2007–2018: Early career 
Shree Karthick started off his dance career with a dance company based out of Chennai, which he had joined at a young age. He credits his passion for dance with helping in the overall development of his filmmaking skills. He became a senior company dancer there and began teaching other students. Upon graduating from there, he left to pursue his engineering degree. In his first year, a dance reality show Attam Pattam was announced, to be aired on Kalaignar TV. Karthick decided to participate and earned great appraisal from the judges for his expressive style of dance before eventually becoming the title winner. He then received an offer from another dance reality show Jodi Number One, and was a semi-finalist in the same.

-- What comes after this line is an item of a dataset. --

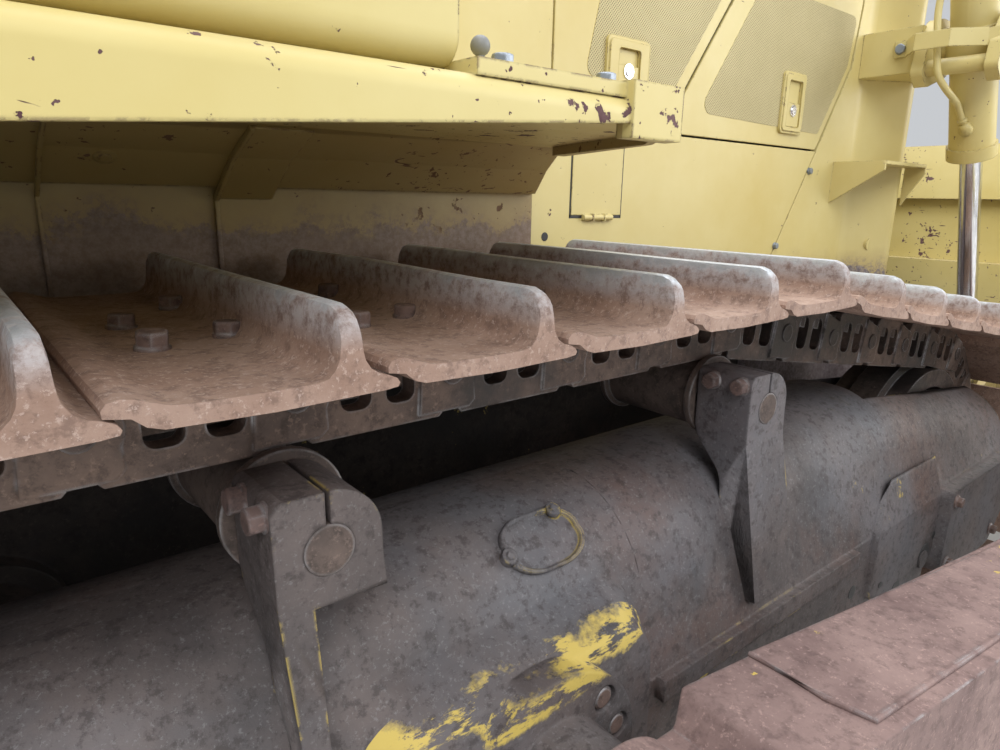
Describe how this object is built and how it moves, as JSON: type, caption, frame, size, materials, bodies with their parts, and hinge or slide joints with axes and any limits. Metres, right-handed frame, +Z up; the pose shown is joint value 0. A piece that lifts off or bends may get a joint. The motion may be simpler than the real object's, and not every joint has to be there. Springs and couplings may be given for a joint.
{
  "type": "bulldozer",
  "caption": "Crawler bulldozer with a semi-U blade on push arms, single grouser tracks, roller frames, hydraulic lift cylinders, hinged engine doors and an enclosed cab.",
  "frame": {"origin": "middle of the bounding box at ground level", "axes": "+X forward to the blade, +Y to the machine's left, +Z up"},
  "size_m": [6.6, 3.9574, 3.42],
  "materials": {
    "yellow_paint": "satin",
    "worn_paint": "matte",
    "track_steel": "worn",
    "roller_steel": "worn",
    "rod_chrome": "polished",
    "dark_paint": "satin",
    "window_glass": "clear",
    "seat_cover": "matte",
    "black_plastic": "matte"
  },
  "bodies": {
    "machine": {"air_cleaner": "black_plastic", "battery_box": "yellow_paint", "cab_glass": "window_glass", "cab_roof": "yellow_paint", "cab_shell": "yellow_paint", "consoles": "black_plastic", "drawbar": "worn_paint", "engine_block": "dark_paint", "equalizer_bar": "worn_paint", "exhaust_stack": "dark_paint", "fender_left": "yellow_paint", "fender_right": "yellow_paint", "front_grille": "dark_paint", "fuel_tank": "yellow_paint", "hood": "yellow_paint", "hydraulic_tank": "yellow_paint", "idler_left": "roller_steel", "idler_right": "roller_steel", "main_frame": "worn_paint", "operator_seat": "seat_cover", "radiator": "dark_paint", "radiator_guard": "yellow_paint", "rollover_bar": "yellow_paint", "sprocket_left": "track_steel", "sprocket_right": "track_steel", "track_frame_left": "yellow_paint", "track_frame_right": "yellow_paint", "track_left": "track_steel", "track_right": "track_steel", "track_rollers_left": "roller_steel", "track_rollers_right": "roller_steel"},
    "push_frame": {"push_arm_right": "worn_paint", "push_arm_left": "worn_paint", "cross_arms": "worn_paint"},
    "blade": {"blade": "yellow_paint", "blade_lugs": "yellow_paint", "cutting_edge": "track_steel"},
    "lift_barrel_right": {"lift_barrel_right": "yellow_paint"},
    "lift_rod_right": {"lift_rod_right": "rod_chrome"},
    "pitch_barrel_right": {"pitch_barrel_right": "yellow_paint"},
    "pitch_rod_right": {"pitch_rod_right": "rod_chrome"},
    "engine_door_rear_right": {"engine_door_rear_right": "yellow_paint"},
    "engine_door_front_right": {"engine_door_front_right": "yellow_paint"},
    "cab_door_right": {"cab_door_right": "yellow_paint", "door_glass_right": "window_glass"},
    "lift_barrel_left": {"lift_barrel_left": "yellow_paint"},
    "lift_rod_left": {"lift_rod_left": "rod_chrome"},
    "pitch_barrel_left": {"pitch_barrel_left": "yellow_paint"},
    "pitch_rod_left": {"pitch_rod_left": "rod_chrome"},
    "engine_door_rear_left": {"engine_door_rear_left": "yellow_paint"},
    "engine_door_front_left": {"engine_door_front_left": "yellow_paint"},
    "cab_door_left": {"cab_door_left": "yellow_paint", "door_glass_left": "window_glass"}
  },
  "joints": [
    {"name": "blade_lift", "type": "hinge", "parent": "machine", "child": "push_frame", "pos_m": [-0.3, 0, 0.65], "axis": [0, 1, 0], "range_deg": [-18, 7]},
    {"name": "blade_pitch", "type": "hinge", "parent": "push_frame", "child": "blade", "pos_m": [2.64, 0, 0.404], "axis": [0, 1, 0], "range_deg": [-5, 5]},
    {"name": "lift_barrel_right_swing", "type": "hinge", "parent": "machine", "child": "lift_barrel_right", "pos_m": [2.03, -0.95, 1.96], "axis": [0, 1, 0], "range_deg": [-17.77, 6.94]},
    {"name": "lift_rod_right_slide", "type": "slide", "parent": "lift_barrel_right", "child": "lift_rod_right", "axis": [0.3991, 0, -0.9169], "range_m": [-0.83641, 0.32649]},
    {"name": "pitch_barrel_right_swing", "type": "hinge", "parent": "push_frame", "child": "pitch_barrel_right", "pos_m": [1.3, -1.6712, 0.79], "axis": [0, 1, 0], "range_deg": [-0.98, 0.98]},
    {"name": "pitch_rod_right_slide", "type": "slide", "parent": "pitch_barrel_right", "child": "pitch_rod_right", "axis": [0.9508, 0, 0.3099], "range_m": [-0.07026, 0.07026]},
    {"name": "lift_barrel_left_swing", "type": "hinge", "parent": "machine", "child": "lift_barrel_left", "pos_m": [2.03, 0.95, 1.96], "axis": [0, 1, 0], "range_deg": [-17.77, 6.94]},
    {"name": "lift_rod_left_slide", "type": "slide", "parent": "lift_barrel_left", "child": "lift_rod_left", "axis": [0.3991, 0, -0.9169], "range_m": [-0.83641, 0.32649]},
    {"name": "pitch_barrel_left_swing", "type": "hinge", "parent": "push_frame", "child": "pitch_barrel_left", "pos_m": [1.3, 1.6712, 0.79], "axis": [0, 1, 0], "range_deg": [-0.98, 0.98]},
    {"name": "pitch_rod_left_slide", "type": "slide", "parent": "pitch_barrel_left", "child": "pitch_rod_left", "axis": [0.9508, 0, 0.3099], "range_m": [-0.07026, 0.07026]},
    {"name": "engine_door_rear_right_hinge", "type": "hinge", "parent": "machine", "child": "engine_door_rear_right", "pos_m": [1, -0.636, 2.183], "axis": [-1, 0, 0], "range_deg": [0, 70]},
    {"name": "engine_door_front_right_hinge", "type": "hinge", "parent": "machine", "child": "engine_door_front_right", "pos_m": [1, -0.636, 2.183], "axis": [-1, 0, 0], "range_deg": [0, 70]},
    {"name": "engine_door_rear_left_hinge", "type": "hinge", "parent": "machine", "child": "engine_door_rear_left", "pos_m": [1, 0.636, 2.183], "axis": [1, 0, 0], "range_deg": [0, 70]},
    {"name": "engine_door_front_left_hinge", "type": "hinge", "parent": "machine", "child": "engine_door_front_left", "pos_m": [1, 0.636, 2.183], "axis": [1, 0, 0], "range_deg": [0, 70]},
    {"name": "cab_door_right_hinge", "type": "hinge", "parent": "machine", "child": "cab_door_right", "pos_m": [-1.6375, -0.799, 2.46], "axis": [0, 0, -1], "range_deg": [0, 95]},
    {"name": "cab_door_left_hinge", "type": "hinge", "parent": "machine", "child": "cab_door_left", "pos_m": [-1.6375, 0.799, 2.46], "axis": [0, 0, 1], "range_deg": [0, 95]}
  ],
  "couplings": [
    {"joint": "lift_barrel_right_swing", "follows": "blade_lift", "ratio": 0.9845},
    {"joint": "lift_rod_right_slide", "follows": "blade_lift", "m_per_rad": 2.656},
    {"joint": "pitch_barrel_right_swing", "follows": "blade_pitch", "ratio": 0.187},
    {"joint": "pitch_rod_right_slide", "follows": "blade_pitch", "m_per_rad": 0.7822},
    {"joint": "lift_barrel_left_swing", "follows": "blade_lift", "ratio": 0.9845},
    {"joint": "lift_rod_left_slide", "follows": "blade_lift", "m_per_rad": 2.656},
    {"joint": "pitch_barrel_left_swing", "follows": "blade_pitch", "ratio": 0.187},
    {"joint": "pitch_rod_left_slide", "follows": "blade_pitch", "m_per_rad": 0.7822}
  ]
}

Following the judges' advice about his expressive style, he decided to give acting a shot. Shree did supporting roles in a few movies like Arrambam (2013) and  Yagavarayinum Naa Kaakka (2015) before realizing his interest for writing and subsequently moving onto screenwriting and filmmaking. He began working on stories and scripts, aiming to turn them into short films and motion pictures.

In 2013, Shree Karthick, along with Dev, founded Madboys Creatives, a media company focused on creating commercials, digital films and web-series.

Shree Karthick ventured into filmmaking with his short film debut Vyugam, starring Dev, which was well received by critics and audience alike. Following the success of Vyugam, he then went on to create Happy To Be Single, the first-ever Tamil web series, later distributed by Sony Music as well as Childhood Diaries, another award-winning short film.

2019–present: Film debut 
Shree Karthick is often credited for the introduction of the nascent concept of web-series to Tamil cinema, with the release of Happy To Be Single.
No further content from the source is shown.